— START —

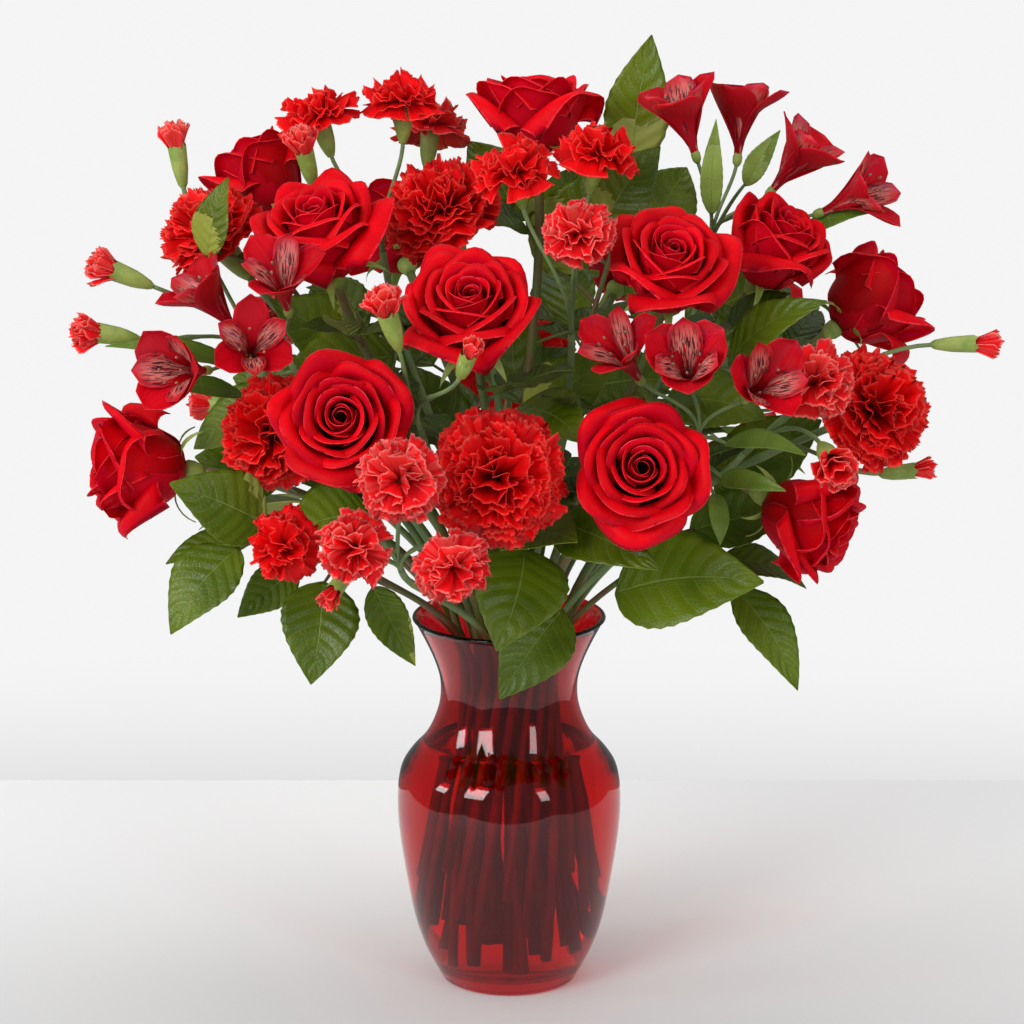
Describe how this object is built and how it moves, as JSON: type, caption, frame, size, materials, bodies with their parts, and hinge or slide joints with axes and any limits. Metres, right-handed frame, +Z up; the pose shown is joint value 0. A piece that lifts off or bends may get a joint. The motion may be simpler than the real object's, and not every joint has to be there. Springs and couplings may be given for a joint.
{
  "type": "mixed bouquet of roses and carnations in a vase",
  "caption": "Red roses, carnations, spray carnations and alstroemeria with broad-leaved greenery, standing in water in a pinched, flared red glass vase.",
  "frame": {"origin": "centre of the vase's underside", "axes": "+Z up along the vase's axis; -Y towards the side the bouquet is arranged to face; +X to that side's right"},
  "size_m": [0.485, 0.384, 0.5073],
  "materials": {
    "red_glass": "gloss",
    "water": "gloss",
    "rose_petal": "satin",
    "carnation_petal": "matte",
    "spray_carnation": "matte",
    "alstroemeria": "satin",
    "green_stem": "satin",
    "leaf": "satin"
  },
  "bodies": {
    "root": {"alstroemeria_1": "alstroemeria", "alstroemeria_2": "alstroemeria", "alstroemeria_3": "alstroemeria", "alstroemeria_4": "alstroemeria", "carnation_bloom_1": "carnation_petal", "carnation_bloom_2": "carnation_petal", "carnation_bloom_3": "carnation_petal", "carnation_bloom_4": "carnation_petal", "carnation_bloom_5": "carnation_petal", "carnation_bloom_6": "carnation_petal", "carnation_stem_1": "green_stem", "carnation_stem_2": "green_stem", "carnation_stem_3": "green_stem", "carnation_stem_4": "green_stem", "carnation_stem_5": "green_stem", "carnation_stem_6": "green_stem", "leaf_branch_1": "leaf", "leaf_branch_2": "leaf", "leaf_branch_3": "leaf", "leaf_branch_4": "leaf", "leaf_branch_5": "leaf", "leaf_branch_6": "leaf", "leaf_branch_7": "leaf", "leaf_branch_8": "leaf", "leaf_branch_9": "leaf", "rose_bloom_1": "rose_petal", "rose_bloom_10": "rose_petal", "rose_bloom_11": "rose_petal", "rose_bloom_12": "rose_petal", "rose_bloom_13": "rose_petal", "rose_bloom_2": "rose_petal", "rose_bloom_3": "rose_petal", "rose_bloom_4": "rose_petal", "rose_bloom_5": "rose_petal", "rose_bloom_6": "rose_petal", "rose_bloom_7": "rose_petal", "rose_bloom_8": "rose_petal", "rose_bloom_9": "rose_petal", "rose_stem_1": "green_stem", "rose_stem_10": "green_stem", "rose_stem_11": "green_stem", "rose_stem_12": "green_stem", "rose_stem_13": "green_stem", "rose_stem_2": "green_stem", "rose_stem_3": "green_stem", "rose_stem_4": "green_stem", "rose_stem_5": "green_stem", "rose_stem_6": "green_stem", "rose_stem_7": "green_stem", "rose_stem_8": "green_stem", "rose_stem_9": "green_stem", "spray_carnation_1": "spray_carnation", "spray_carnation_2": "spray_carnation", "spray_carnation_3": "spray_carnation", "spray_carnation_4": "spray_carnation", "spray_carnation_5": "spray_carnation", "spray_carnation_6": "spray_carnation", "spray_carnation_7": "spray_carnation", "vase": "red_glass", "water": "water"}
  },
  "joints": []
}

— END —
— START —

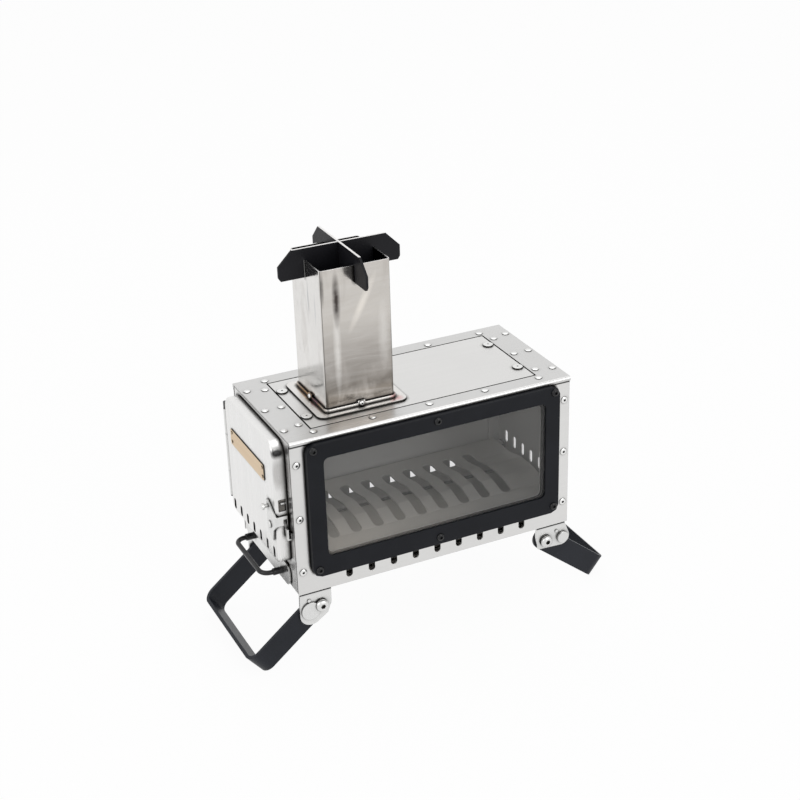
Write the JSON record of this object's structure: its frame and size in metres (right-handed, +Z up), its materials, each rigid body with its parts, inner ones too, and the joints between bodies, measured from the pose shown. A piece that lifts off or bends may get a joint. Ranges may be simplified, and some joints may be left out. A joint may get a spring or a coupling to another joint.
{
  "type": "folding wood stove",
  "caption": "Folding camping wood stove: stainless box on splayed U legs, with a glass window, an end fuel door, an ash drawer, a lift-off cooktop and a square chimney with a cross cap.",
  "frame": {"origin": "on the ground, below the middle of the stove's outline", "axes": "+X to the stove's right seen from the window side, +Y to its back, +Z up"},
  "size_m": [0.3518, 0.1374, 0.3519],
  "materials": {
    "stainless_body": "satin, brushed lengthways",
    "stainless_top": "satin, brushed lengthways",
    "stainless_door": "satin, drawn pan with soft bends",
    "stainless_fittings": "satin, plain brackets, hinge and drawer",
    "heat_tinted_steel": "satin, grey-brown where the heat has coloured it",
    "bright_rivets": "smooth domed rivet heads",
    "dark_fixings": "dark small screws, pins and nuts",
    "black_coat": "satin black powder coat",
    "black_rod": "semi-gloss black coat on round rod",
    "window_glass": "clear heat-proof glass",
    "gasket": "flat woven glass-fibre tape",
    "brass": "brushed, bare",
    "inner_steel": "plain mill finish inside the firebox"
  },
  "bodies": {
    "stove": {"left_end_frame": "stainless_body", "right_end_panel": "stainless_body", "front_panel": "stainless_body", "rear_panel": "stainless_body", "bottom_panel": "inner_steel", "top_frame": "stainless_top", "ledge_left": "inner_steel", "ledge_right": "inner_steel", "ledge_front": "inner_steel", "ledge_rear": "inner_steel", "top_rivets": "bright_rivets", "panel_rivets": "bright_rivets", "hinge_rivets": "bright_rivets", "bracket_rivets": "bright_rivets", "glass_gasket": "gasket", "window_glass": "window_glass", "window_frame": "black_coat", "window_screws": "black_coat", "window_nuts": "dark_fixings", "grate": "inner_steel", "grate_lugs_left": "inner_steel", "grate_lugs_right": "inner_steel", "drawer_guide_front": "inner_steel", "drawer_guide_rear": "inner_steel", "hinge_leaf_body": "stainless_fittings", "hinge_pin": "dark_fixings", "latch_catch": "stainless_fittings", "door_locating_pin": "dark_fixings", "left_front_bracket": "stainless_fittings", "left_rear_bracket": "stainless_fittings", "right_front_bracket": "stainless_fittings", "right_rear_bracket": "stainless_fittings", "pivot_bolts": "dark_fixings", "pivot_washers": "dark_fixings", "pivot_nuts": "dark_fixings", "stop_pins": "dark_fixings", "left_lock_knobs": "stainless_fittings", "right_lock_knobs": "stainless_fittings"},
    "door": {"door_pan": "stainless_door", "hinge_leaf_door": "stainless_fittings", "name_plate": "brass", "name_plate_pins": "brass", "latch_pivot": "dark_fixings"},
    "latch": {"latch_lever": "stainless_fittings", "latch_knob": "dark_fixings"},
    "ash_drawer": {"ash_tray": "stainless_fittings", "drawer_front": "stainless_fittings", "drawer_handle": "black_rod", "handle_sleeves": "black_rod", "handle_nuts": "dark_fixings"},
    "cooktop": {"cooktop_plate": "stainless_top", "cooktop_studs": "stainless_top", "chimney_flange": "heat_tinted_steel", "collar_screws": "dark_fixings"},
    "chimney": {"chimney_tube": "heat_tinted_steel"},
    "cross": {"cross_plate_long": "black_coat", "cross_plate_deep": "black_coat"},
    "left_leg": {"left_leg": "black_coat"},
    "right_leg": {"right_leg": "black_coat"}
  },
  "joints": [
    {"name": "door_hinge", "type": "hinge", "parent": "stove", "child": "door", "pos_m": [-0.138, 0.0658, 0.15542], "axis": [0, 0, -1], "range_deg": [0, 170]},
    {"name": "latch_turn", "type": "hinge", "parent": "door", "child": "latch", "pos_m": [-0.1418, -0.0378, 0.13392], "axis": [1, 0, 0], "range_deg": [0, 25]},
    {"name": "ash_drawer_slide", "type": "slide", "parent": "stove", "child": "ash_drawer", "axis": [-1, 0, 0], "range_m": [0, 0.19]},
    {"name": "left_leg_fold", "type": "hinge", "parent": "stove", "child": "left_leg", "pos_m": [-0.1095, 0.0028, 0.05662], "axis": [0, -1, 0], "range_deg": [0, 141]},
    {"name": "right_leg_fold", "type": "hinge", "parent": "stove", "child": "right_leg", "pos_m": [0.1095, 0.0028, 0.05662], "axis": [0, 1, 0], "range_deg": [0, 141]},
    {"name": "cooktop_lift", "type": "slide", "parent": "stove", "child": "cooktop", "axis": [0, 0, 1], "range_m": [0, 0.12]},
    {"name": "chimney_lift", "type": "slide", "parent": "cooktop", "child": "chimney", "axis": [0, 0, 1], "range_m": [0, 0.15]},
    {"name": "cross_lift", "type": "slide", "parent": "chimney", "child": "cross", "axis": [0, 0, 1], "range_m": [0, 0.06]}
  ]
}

— END —

**Problem requirements**
From the listing above, report the number of lines containing the string "that", without any accompanying remarks.

**Answer to the exercise**
3